Thanks for a great recipe, my 6 year old said I may make it again! I have added slightly more salt, thyme and spices, also some chutney. I did everything on stove top (after step 4, I simmered the stew for 1.5 – 2hrs) and it still came out perfect, meat falling off the bones etc 🙂
Sounds great! I’m glad that it was a huge success.
I don’t usually write reviews on recipes, but this one here is making me change my ways. Such a balanced recipe packed with flavor. I did add a little more meat than the recipe called for only because I had more than 2 lbs, so I added a little more broth. I ended up adding extra onions (because I love them) & thickening the liquid a tad at the end with cornstarch and water. Made polenta with it. So good!
Hi Nina! Thank you so much for taking the time to share. I’m so glad you loved it.
Natasha, I was up until 2AM this morning making this but so worth it. It is simply divine. I am gifting some to my artisan French baker neighbor who brings me the world’s best baguette when his exclusive bakery/cafe has spares. You will understand that I would never gift lamb stew to a French chef and baker if it were not top notch! Thank you for a fabulous keeper recipe.

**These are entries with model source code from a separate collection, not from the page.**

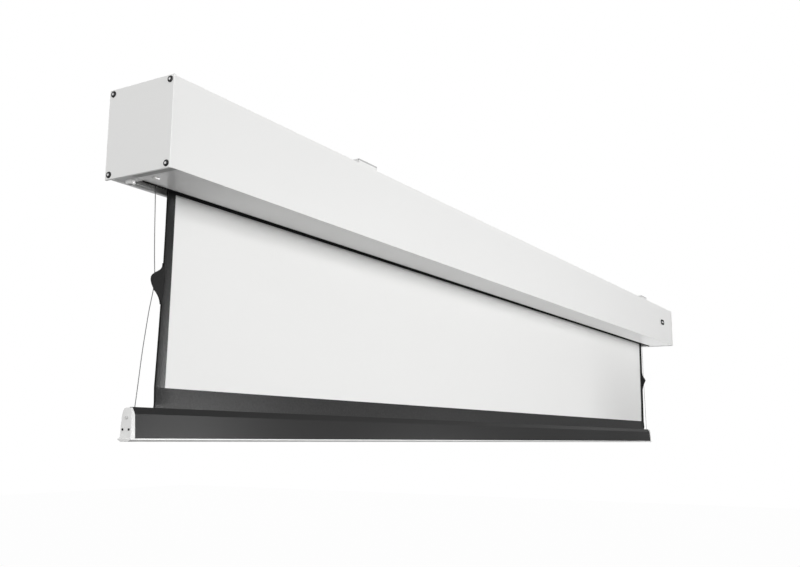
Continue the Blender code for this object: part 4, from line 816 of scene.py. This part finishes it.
class SCREEN_OT_infrared_window(bpy.types.Operator):
    """Make the infrared window in the front cover"""

    bl_idname = "screen.infrared_window"
    bl_label = "Infrared Window"

    CORNER = 0.0095
    PROUD = 0.0015
    BEZEL = 0.0062
    LENS_STEP = 0.0004
    RIM = 0.002
    NECK_CORNER = 0.003
    NECK_START = 0.0012

    def execute(self, context):
        low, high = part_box("infrared_window")
        bm = bmesh.new()
        face = self.plate(bm, low, high, low.y, low.y + self.PROUD, self.CORNER)
        bmesh.ops.inset_region(bm, faces=[face], thickness=self.BEZEL, depth=0.0)
        bmesh.ops.inset_region(bm, faces=[face], thickness=self.LENS_STEP, depth=-self.LENS_STEP)
        face.material_index = 1
        rim = Vector((self.RIM, 0, self.RIM))
        self.plate(bm, low + rim, high - rim, low.y + self.NECK_START, high.y, self.NECK_CORNER)
        black = window_bezel("black_bezel_abs")
        # The lens is pale grey: a painted highlight across the window.
        highlight_lens = moulded_plastic("painted_highlight_lens", "#C6C6C6", 0.2)
        new_mesh(bm, "infrared_window_detail", "case", "infrared_lens", black, highlight_lens, smooth=30,
                 cad=["infrared_window"])
        return {"FINISHED"}

    def plate(self, bm, low, high, front, back, corner):
        """A plate with round corners, facing -Y. Gives its front face."""
        made = add_upright(bm, low, high, front)
        ease(bm, made["verts"][0].link_faces[0].verts, corner, 6, affect="VERTICES")
        face = [f for f in bm.faces if all(e.is_boundary for e in f.edges)][-1]
        walls = bmesh.ops.extrude_face_region(bm, geom=[face])["geom"]
        bmesh.ops.translate(bm, verts=verts_of(walls), vec=(0, back - front, 0))
        bmesh.ops.recalc_face_normals(bm, faces=bm.faces)
        fronts = [f for f in bm.faces if f.normal.y < -0.99 and abs(f.calc_center_median().y - front) < 1e-6]
        return max(fronts, key=lambda f: f.calc_area())


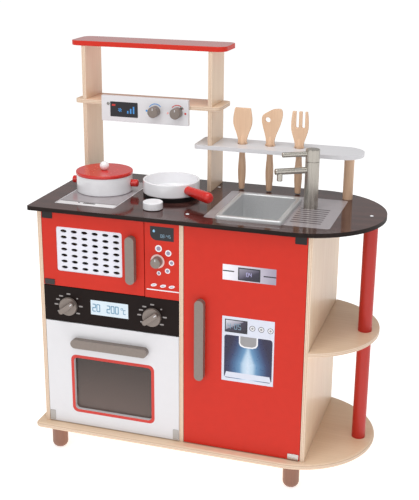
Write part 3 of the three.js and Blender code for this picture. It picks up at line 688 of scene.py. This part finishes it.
# ------------------------------------------------------------------ pot
px, py, z = -262.2, 5.0, 587.9
outer = [(0, z), (60, z)] + arcp(60, z + 2.5, 2.5, -90, 0, 5)[1:] + [(62.5, z + 38.4), (62.2, z + 39.0), (61.5, z + 39.2), (60.8, z + 39.0), (60.5, z + 38.4), (60.5, z + 6)] + arcp(56.5, z + 6, 4, 0, -90, 5)[1:] + [(0, z + 2)]
body = lathe("b", outer, [white_gloss], (px, py, 0), seg=128)
hs = []
for deg, tip in ((4, 78.5), (184, 75)):
    hs.append(lathe("h", [(0, 61.8), (7.6, 61.8), (8.2, 62.6)] + arcp(5.4, tip - 2.8, 2.8, 0, 90, 6) + [(0, tip)], [red_gloss], (px, py, z + 20.4), lying(deg), 48))
put(join("pot_v", [body] + hs), "pot", "pot_body", "pot_handle_left", "pot_handle_right", slot="white_enamel")
zl = z + 39.4
lid = lathe("l", [(0, zl - 3), (58.5, zl - 3), (59.1, zl), (63.0, zl), (63.6, zl + 0.2), (63.9, zl + 0.8), (63.9, zl + 4.4)] + arcp(61.3, zl + 4.4, 2.6, 0, 90, 7)[1:] + [(0, zl + 7)], [red_gloss], (px, py, 0), seg=128)
ball = lathe("k", [(0, zl + 7)] + arcp(0, zl + 16.2, 10.3, -63, 90, 18), [white_gloss], (px, py, 0), seg=48)
ball.data.vertices[-1].co.x = px * 0.001
put(join("lid_v", [lid, ball]), "lid", "pot_lid", "lid_knob", slot="red_wood")

# ------------------------------------------------------------------ pan
qx, qy, z = -104.1, 6.7, 597.2
prof = [(0, z), (59.5, z)] + arcp(59.5, z + 3, 3, -90, 0, 6)[1:] + arcp(60.7, z + 28, 1.8, 0, 90, 6) + arcp(59.3, z + 28, 1.8, 90, 180, 6) + [(57.5, z + 6.5)] + arcp(53.5, z + 6.5, 4, 0, -90, 6)[1:] + [(0, z + 2.5)]
pb = lathe("b", prof, [white_gloss], (qx, qy, 0), seg=128)
ph = lathe("h", [(0, 60.5), (9.6, 60.5), (10, 61.5), (10, 66), (10.3, 78), (10.7, 90), (11.2, 104), (11.7, 118), (12, 129), (11.9, 132), (11.4, 135.4), (10.3, 138.2), (8.6, 140.3), (6.4, 141.5), (4.0, 142), (0, 142.1)], [red_gloss], (qx, qy, 613), lying(-35.5), 56)
put(join("pan_v", [pb, ph]), "pan", "pan_body", "pan_handle", slot="white_enamel")

# ------------------------------------------------------------------ printed details
# oven door: red outline round the window
decal("oven_outline", rr(-284.5, 109.5, -88, 250, 13, 12), ink_red, OV, holes=[rr(-277.6, 116.4, -94.9, 243.1, 9, 12)])
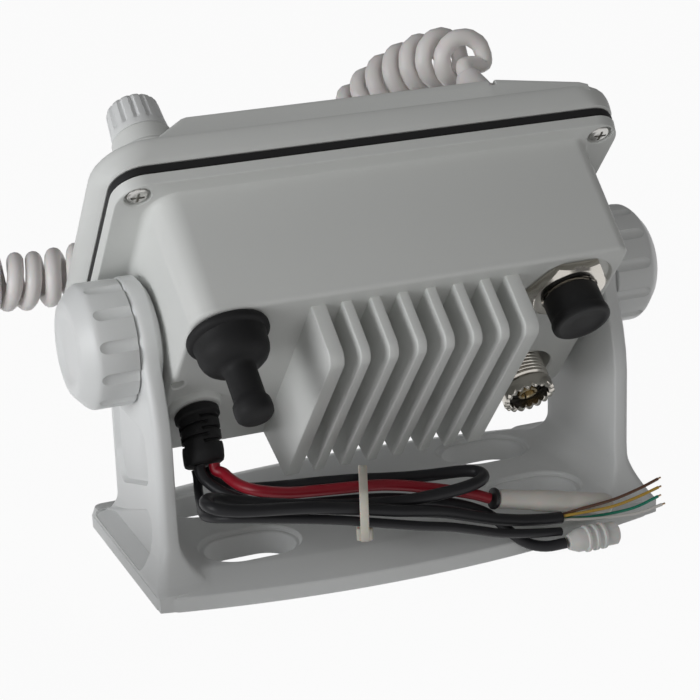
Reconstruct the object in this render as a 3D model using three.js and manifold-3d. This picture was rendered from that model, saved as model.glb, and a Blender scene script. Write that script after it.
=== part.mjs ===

Hi Anne! That’s awesome! Thank you so much. I’m glad you found a keeper!
I have made this several times now and it’s always a hit with my 3 adult sons, it’s just excellent! I know this is a stupid question but I was wondering if I left the skins on the potatoes if they would have they would maintain their texture better when after stew is frozen?
Hi Marty, it’s possible, but without trying that myself, it’s hard to say. If you experiment, let me know how you liked the recipe.
I just made another batch today with the potato skins on the mini yellow potatoes. It came out excellent! I’ll repeat another batch tomorrow to give to my neighbor’s. Fantastic recipe.
Wonderful! Thank you for the feedback, Marty! 🙂
Fantastic. I made this with leftover lamb roast from Easter. The only thing I changed was adding a little olive oil after browning the first batch of meat since there was no more bacon greas. Will definitely make again.
Sounds great and I’m so glad that it turned out so well. Thanks for this review, Scott!